Mars sunrise during duststorm

Open University researchers have received £1 million from the UK Space Agency to contribute to the design of new sensors to study space weather.

A team of researchers in the OU’s Centre for Electronic Imaging, led by Dr Matthew Soman, Space Instrumentation Research Fellow, has secured continued support from the UK Space Agency (UKSA) to test and calibrate the sensors for an instrument on-board the Solar wind Magnetosphere Ionosphere Link Explorer (SMILE) spacecraft. This mission, a joint venture between the European Space Agency and Chinese Academy of Sciences, will help scientists study space weather through observing the interactions between the solar wind and Earth’s magnetosphere.

Four of the pre-development sensors manufactured by Teledyne-e2v that are being tested at The Open University for their SMILE activities. These devices are on loan from ESA.

Image: Matthew Soman

Reseachers at The Open University have already been modelling the performance and contributing to the design of the sensors for the Soft X-ray Imager on-board SMILE, and this continued UKSA funding will support their role in the instrument consortium led by the University of Leicester.
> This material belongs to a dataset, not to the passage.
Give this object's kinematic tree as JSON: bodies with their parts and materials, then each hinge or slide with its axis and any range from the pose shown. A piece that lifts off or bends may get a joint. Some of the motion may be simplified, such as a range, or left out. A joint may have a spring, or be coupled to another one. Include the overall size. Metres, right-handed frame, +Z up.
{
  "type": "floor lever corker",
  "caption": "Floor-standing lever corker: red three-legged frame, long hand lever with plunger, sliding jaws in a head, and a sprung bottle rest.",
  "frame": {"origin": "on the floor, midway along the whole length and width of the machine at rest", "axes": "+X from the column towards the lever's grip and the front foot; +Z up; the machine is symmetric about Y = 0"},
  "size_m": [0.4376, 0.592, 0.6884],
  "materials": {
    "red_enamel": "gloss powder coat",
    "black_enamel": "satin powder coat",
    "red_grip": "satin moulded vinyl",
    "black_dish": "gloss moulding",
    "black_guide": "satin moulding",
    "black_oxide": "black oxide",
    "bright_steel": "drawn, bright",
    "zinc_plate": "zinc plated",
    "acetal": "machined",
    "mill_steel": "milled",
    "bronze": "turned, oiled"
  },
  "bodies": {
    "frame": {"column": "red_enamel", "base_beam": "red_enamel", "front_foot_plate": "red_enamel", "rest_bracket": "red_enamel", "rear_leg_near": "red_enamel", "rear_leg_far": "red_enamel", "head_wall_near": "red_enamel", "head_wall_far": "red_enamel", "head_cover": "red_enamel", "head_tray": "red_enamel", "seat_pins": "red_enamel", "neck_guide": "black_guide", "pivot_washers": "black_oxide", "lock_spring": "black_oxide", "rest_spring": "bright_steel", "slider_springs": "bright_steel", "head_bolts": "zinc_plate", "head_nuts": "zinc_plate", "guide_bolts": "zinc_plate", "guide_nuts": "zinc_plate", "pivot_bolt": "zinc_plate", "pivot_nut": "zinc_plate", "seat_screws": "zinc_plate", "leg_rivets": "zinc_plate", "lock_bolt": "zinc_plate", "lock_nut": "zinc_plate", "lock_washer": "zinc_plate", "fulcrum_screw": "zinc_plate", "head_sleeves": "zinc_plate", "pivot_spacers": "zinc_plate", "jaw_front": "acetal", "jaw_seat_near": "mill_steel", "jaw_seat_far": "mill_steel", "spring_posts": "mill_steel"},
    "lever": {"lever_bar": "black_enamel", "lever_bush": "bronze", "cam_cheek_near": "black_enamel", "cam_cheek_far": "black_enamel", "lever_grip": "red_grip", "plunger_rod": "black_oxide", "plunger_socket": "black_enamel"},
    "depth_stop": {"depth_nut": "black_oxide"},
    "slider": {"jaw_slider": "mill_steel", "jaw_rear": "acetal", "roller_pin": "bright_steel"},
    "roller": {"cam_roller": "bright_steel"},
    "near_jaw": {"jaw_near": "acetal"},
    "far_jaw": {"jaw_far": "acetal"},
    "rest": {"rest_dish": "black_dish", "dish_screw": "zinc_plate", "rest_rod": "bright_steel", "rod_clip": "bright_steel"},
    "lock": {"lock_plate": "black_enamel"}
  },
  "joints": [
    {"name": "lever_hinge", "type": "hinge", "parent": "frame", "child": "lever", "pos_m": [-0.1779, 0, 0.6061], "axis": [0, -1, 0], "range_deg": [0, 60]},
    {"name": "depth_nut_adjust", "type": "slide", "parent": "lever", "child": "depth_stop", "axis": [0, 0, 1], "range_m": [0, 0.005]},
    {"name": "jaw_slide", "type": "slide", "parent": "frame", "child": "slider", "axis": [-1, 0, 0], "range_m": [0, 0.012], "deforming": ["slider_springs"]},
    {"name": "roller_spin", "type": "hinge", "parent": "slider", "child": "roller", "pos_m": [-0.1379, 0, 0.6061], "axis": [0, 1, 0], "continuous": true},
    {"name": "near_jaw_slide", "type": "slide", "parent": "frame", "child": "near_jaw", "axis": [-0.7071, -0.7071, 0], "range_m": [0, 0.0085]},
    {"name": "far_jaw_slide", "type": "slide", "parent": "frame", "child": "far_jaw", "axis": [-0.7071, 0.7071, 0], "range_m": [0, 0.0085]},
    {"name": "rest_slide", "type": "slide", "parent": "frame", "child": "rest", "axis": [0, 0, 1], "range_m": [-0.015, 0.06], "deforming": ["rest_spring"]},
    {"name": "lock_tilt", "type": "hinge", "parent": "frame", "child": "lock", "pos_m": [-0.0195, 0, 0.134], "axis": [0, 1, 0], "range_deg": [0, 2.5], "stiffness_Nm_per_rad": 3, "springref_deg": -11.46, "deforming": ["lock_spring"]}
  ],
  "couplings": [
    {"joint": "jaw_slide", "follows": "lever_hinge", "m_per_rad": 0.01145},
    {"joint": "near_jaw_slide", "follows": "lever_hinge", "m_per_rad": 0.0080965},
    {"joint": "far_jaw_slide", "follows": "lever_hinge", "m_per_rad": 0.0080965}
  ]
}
The Open University will calibrate and test the newly manufactured devices with the aim of understanding and optimising their performance before they are integrated into the rest of the instrument and launched in 2023.

Dr Soman said: “After working on the development of the detectors for SMILE, we’re excited that UKSA have funded the next phase of the programme. Our testing and calibration of the detectors will feed directly into the Soft X-ray Imager instrument development and delivery of optimised flight hardware.”